Tak hanya itu, anak-anak laskar pelangi ini juga harus melintasi sejumlah anak sungai dan jembatan gantung sepnajang 50 meter yang sangat berbahaya. Kondisi jalan yang terjal dan licin terutama saat diguyur hujan harus bisa ditaklukkan para siswa ini, agar bisa sampai ke sekolah mereka sebelum jam pelajaran dimulai. Saat hujan deras dan sungai meluap anak-anak ini kerap tak bisa sampai ke sekolah dan memilih pulang ke rumah daripada mereka menyabung nyawa.
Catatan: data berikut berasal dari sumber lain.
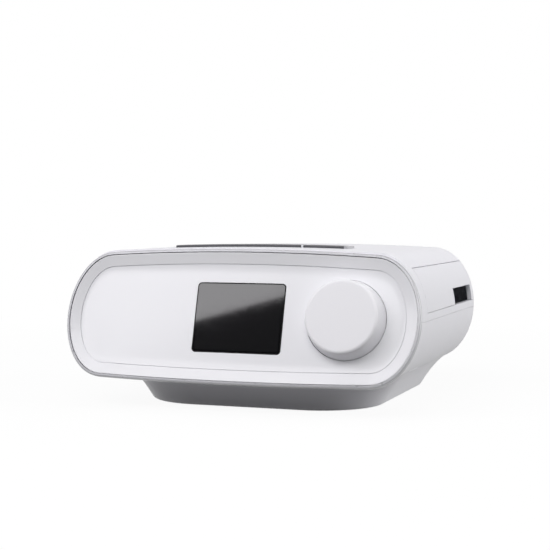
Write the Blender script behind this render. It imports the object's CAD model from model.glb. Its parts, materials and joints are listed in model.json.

Agar tidak takut saat menjumpai hewan liar seperti monyet dan babi hutan yang kerap melintas di sepanjang perjalanan mereka ke sekolah, anak-anak umunya saling tunggu di perjalanan dengan siswa lainnya. Sementara siswa kelas satu dan dua yang biasanya takut dan belum terbiasa bepergian ke sekolah sendirian, diantar jempur orang tua mereka.

Nanni, orang tua siswa di dusun Pananian Polewali mandar tak henti hentinya mendorong dan memotivasi anak-anaknya agar ia bisa tetap bersemangat ke sekolah meski jaraknya jauh dan harus berjalan kaki berkilometer. Banyak siswa di dusn ini memilih berhenti sekolah karena lasan jauh dan melelahkan. “Kasihan anak-anak harus berngkat pagi-pagi saat warga masih tertidur, agar mereka bisa tiba di sekolah sebelum pelajaran dimulai,”tutur Nanni.

Tiba di sekolah anak-anak ini langsung masuk kelas dan belajar seperti biasnaya. Beruntung di sekolah ini para guru tak menerapkan aturan disiplin ketat. Para siswa yang rumahnya jauh dan harus berjuang bisa sampai ke sekoloah, tetap diperkennakan para guru masuk kelas dan mengikuti pelajaran seperti siswa lainnya.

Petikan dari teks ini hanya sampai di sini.